To assist her in her efforts, she's recruited local community activist Steve Funk, who's helping her to promote programs meant to eliminate stereotypes about workers in the brothels and sensual services industry. Funk originally is from Northern California's Bay Area and has been a longtime Northern Nevada media communications professional. He accepted the task to help Cummins set up Onesta through a few mutual friends after she had decided he was best suited to help “without judgment,” he said.
One place Funk immediately wants to start focusing on for Cummins is improving the relationship brothel owners and workers have with the municipalities and police departments.
“One of our big things is to open up the conversation and relationship between the industry and law enforcement because right now law enforcement abuses the industry because it can,” Funk said.
Between the counties or the cities and their own sheriff's or police departments enforcing the code set forth by each jurisdiction, Cummins and Funk want to make sure everyone's rights are protected equally.
“It seems to me there should be a better way to regulate brothels in the 21st century,” Cummins said. “And I'm going to throw this in: Nevada gets to decide if they are going to look at what they're doing in Reno and in Las Vegas because if everybody knows that it's illegal activity all the way across the cities, the question is, are we just in rural Nevada to really keep a low profile or are we here to make a change?”
Funk's insights and strategies are strengths Cummins will bank on in the coming months during conversations she wants to have with legislators as she sets out to start these discussions, as well as his ability to place Onesta's birth into context.
The origin of “onesta” for the Onesta Foundation is based on the women of the Cortigiana Onesta, or “Honest Courtesan,” of Venice, Italy from the 16th century during the Renaissance. “Courtesan,” Cummins said, means “fair, honest and virtuous” and men and women attending court were highly favored and politically astute as dignitaries at the time. But as art and culture flourished in the 1500s, health and safety for women began to decline. As power changed hands, Funk said, so did conversations about politics, sex and women's rights and roles.

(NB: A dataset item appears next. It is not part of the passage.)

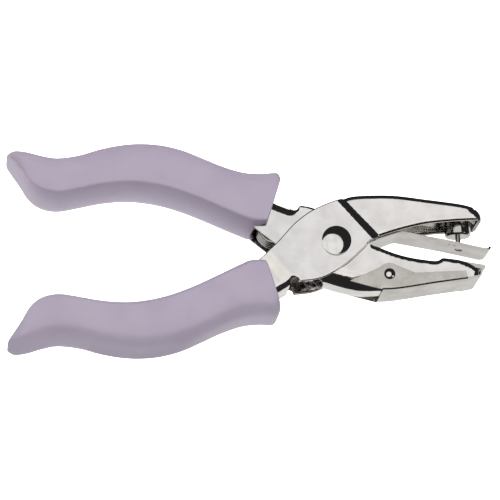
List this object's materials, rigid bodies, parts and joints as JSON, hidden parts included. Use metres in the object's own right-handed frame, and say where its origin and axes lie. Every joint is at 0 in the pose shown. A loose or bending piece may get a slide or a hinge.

“There were some personal individual agendas in there as well, but the point was that by bringing it out of the shadows and into the light, we could be better assured of health and safety, and so they used education and culture, music and art and science to create a higher class of courtesan, which was the Cortigiana Onesta,” Funk said. “And at that time, it was deemed a great success.”
Though the word “courtesan” gradually took on a more negative connotation, Cummins wants to give the industry something that's been lacking to help the public better understand what goes on behind closed doors in the brothels, which, for many customers, is usually more about seeking out companionship than fleeting sexual activity. The ladies who spend time with the men in those rooms usually are fulfilling emotional needs rather than physical ones.
“It's not always about the sex act,” Cummins said. “There are deeper psychological issues and needs. … How working ladies can have a positive influence on men and their psychological issues that they're unable to safely deal with outside the legal sex industry … and there's more being done all the time, and we're doing a lot to support that kind of research…”
She said her vision is to invite other brothel owners and employees to become part of the advocacy and education effort, and the more who join, the better. “There's never been a direction, which is professional working ladies removing the stigma and being allowed to have a collective,” she said. “Instead, it's been every brothel for themselves. And that includes Dennis (Hof).”
Cummins, who hails from the Midwest, originally began in agriculture and opened her first business in Carson City. She has guest lectured and focused on helping young women who have aspired to become entrepreneurs in eastern Nevada. She encourages them to dream and think bigger, which is a goal of hers come this legislative season with Onesta.
“I never intended to be the lone ranger kind of approach,” she said. “…The idea is to talk about how to be human safely. It's the avenue that I believe is necessary to be able to talk about the sensual services industry with a clear direction and purpose and have it linked to something that's good.”